Le Maire will present a package of cuts to ministers of April 17th, entitled the programme de stabilité (PSTAB).

OPINION: France has been in denial for decades about its ‘magic money tree’ spending

But reforming the unemployment system was on the cards even before the budget deficit news, as the president attempts to push France toward ‘full employment’ – defined as 5.5 percent of working age people officially without a job – by the end of his term in 2027.

In the fourth quarter of 2023, the unemployment rate in France reached 7.5 percent of the working population, according to data published by INSEE.

How could unemployment be modified?

Attal discussed several possibilities for reforming the system on Wednesday, each focusing on the parameters that are considered when applying unemployment benefits.

READ MORE: How generous is France’s unemployment system?

The first is the duration of the compensation. Currently, you can receive unemployment benefits for up to 18 months at a time if you are aged under 53; 23 months if you are 53 or 54; and 27 months if you are 55 and over. 

That being said, most people are not unemployed for that long.

This in itself is one of the previous reforms taken under Macron’s term – in February 2023, France reduced the unemployment compensation time from a maximum of 24 months for under-53s to 18 months.

Attal said that one option would be to reduce the duration of compensation “by several months (…) but I don’t think it should go below 12 months.”

The second option would be to increase the number of months required for one to access the benefit. As things stand, workers must have been employed for for at least 6 months (130 days or 910 hours) in the previous 24 months – there is no limit on the number of employers you have worked for in that time.

The period rises to six months in the previous 36 months if you were 53 years old on the end date of your last employment contract. 

Attal said: “We can imagine either saying – we need to work for longer or that the six months should be assessed over a shorter period.”

As for the third option, it would involve changing “how much you earn and how much this decreases [over time] to encourage people to return to work”, Attal said, without offering further details as to how the calculation of the benefit would be altered.
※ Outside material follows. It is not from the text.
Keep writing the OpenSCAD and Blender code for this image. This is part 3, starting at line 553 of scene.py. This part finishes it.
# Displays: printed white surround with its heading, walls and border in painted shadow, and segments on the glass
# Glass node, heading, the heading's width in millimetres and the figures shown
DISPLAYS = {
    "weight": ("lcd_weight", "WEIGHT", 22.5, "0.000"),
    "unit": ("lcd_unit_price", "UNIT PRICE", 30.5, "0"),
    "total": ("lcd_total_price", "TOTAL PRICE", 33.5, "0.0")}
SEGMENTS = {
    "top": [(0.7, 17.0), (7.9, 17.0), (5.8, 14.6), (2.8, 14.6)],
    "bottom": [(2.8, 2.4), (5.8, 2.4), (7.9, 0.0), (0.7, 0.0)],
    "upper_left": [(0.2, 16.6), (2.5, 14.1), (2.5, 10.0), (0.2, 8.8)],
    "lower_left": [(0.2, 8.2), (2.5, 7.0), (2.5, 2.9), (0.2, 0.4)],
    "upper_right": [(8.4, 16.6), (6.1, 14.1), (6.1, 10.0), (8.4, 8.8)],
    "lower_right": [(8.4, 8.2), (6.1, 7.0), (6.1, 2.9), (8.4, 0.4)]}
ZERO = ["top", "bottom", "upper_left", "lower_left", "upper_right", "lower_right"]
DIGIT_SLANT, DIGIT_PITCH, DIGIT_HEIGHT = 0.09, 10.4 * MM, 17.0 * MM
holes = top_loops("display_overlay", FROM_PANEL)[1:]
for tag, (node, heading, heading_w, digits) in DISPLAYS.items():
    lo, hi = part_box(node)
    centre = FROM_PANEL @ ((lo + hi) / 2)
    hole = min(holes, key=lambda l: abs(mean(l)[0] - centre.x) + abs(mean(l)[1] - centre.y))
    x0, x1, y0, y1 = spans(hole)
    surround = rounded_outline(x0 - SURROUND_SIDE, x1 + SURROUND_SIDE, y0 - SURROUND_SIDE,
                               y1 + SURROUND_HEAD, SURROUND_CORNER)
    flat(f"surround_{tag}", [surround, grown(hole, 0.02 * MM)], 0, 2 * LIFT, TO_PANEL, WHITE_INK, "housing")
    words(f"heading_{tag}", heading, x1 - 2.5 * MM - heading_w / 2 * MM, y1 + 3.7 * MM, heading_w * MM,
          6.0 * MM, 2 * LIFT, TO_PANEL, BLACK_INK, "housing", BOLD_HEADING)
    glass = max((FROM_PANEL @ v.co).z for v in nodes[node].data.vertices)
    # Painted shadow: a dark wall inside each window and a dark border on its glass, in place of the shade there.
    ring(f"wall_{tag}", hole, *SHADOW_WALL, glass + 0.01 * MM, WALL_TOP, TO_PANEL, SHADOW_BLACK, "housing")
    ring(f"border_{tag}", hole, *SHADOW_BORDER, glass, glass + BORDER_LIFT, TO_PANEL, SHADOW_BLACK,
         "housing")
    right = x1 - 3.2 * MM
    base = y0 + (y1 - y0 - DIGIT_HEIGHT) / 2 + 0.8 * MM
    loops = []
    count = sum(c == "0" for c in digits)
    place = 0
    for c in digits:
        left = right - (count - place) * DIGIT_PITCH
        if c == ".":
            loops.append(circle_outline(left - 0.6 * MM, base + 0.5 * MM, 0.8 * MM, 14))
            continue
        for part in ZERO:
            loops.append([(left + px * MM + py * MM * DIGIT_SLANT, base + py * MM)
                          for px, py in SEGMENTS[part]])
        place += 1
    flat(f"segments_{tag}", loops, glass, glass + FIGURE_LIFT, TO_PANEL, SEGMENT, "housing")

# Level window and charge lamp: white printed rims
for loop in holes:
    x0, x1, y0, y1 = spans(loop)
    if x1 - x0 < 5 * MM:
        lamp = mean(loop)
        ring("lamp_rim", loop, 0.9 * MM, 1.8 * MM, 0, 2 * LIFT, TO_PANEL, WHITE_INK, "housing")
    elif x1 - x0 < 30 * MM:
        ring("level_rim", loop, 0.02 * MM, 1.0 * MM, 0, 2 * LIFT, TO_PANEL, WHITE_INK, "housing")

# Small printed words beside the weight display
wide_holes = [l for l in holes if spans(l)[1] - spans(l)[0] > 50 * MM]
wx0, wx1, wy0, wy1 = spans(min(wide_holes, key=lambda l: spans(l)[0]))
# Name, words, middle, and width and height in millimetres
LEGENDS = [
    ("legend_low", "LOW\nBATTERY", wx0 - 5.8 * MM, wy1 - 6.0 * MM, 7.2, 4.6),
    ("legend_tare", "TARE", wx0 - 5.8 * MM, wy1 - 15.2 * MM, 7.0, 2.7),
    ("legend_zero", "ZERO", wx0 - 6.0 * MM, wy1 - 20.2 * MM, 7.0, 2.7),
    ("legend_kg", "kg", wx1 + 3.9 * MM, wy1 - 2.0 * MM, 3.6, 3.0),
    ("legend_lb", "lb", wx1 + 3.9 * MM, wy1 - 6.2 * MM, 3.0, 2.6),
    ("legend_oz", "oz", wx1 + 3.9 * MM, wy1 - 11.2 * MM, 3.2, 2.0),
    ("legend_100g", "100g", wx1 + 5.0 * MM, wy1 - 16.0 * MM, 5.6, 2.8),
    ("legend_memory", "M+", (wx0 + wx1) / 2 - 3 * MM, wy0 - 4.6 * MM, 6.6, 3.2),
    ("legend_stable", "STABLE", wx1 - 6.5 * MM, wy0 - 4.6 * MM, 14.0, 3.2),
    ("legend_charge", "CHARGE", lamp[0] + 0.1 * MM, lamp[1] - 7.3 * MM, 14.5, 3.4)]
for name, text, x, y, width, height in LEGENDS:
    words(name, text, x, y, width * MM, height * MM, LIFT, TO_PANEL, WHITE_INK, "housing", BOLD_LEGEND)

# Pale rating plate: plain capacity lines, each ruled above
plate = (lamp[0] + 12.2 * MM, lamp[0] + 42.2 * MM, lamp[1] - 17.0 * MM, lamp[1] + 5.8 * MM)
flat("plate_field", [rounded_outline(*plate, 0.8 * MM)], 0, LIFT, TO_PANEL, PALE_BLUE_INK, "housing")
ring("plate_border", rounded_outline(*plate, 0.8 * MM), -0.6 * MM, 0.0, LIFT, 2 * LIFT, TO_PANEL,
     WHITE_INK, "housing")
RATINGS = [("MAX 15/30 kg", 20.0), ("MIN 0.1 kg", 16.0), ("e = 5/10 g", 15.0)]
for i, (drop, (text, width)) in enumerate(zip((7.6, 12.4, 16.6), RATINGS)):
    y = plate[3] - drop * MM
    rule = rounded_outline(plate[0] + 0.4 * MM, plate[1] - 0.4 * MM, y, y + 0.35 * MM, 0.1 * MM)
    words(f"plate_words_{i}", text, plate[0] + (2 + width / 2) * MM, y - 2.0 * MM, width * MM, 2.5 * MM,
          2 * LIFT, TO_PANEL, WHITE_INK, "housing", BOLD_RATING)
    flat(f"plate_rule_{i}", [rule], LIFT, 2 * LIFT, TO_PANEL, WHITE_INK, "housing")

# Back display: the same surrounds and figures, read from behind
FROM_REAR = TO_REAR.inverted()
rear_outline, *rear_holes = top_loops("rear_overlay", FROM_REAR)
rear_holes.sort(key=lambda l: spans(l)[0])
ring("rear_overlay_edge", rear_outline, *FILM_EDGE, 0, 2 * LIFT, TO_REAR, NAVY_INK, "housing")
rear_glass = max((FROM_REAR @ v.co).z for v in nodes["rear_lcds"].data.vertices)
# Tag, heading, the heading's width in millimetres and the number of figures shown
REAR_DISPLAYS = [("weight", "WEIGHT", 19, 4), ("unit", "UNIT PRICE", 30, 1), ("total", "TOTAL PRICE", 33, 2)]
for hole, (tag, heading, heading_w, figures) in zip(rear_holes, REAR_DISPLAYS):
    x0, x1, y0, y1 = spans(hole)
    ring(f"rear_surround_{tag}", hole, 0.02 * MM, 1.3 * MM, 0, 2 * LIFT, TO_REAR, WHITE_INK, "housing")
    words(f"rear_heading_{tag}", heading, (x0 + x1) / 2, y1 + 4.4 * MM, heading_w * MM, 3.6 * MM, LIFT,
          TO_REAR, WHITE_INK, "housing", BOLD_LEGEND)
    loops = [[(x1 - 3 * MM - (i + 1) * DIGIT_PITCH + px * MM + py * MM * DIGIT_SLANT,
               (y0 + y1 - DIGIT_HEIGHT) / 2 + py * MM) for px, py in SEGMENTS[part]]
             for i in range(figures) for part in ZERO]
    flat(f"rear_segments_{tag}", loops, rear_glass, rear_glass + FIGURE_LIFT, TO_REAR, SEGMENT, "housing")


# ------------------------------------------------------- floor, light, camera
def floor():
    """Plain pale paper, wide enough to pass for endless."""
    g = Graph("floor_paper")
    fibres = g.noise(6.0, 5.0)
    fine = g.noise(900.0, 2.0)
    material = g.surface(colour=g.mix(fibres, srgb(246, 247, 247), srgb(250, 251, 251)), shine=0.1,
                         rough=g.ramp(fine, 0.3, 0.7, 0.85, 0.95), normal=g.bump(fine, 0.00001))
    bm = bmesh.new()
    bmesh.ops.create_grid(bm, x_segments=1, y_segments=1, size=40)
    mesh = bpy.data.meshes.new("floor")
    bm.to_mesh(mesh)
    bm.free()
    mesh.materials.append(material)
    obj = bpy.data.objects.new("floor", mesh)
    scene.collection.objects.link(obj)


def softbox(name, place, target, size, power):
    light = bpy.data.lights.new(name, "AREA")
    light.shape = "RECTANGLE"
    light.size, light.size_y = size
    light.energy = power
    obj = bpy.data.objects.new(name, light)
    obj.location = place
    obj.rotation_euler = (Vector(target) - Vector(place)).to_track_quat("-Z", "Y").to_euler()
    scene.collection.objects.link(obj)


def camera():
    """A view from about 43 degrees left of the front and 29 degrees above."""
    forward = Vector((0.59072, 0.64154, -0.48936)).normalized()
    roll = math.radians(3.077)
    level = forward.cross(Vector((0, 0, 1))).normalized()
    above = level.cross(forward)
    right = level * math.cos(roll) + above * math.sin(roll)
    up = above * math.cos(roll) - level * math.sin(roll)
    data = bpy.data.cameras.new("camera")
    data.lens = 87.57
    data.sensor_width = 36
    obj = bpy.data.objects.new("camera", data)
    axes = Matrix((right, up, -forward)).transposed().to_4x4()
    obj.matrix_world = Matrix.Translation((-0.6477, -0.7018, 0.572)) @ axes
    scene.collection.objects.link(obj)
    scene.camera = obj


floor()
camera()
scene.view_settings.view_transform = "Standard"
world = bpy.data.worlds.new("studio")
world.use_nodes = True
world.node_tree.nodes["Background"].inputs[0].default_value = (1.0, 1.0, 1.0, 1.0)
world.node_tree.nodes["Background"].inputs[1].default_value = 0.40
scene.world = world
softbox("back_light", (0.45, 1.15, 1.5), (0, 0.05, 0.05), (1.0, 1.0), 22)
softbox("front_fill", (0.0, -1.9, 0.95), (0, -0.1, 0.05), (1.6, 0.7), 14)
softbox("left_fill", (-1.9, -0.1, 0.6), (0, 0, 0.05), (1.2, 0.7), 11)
The current system determines the amount of monthly unemployment benefits based on percentage of your previous salary, rather than a flat rate. The gist is: the more you earned, the more you’ll get.

It’s worked out according to a rather complicated formula that gives job-seekers around 57 percent of average salary during their last 12 months of work.

There is a ceiling to this – the maximum amount is €6,615 per month (although you would need to have been earning more than €10,000 a month previously in order to get that).

After 12 months of unemployment, the rate is reduced and a new rule means that people under the age of 57 who previously earned more than €4,500 a month have their rate reduced after eight months.

Attal said this third possibility is “less to [his] liking than the previous ones, but we will let the experts and stakeholders work this out.”

READ MORE: How France’s bid to tackle ‘wild’ budget deficit could impact you

Would this bring France in line with its neighbours?

France’s current system is more generous than many of its European neighbours, especially due to the fact that benefits are offered after just six months of work.

In Germany, workers must have been employed for at least 12 months over the last 30 months in Germany to be entitled to six months of compensation. 

Meanwhile, in the UK, the minimum amount of time worked must have been at least 12 months over the last two years – longer than France’s six month minimum as well.

Several other European countries also apply a flat rate the benefits, rather than France’s percentage system.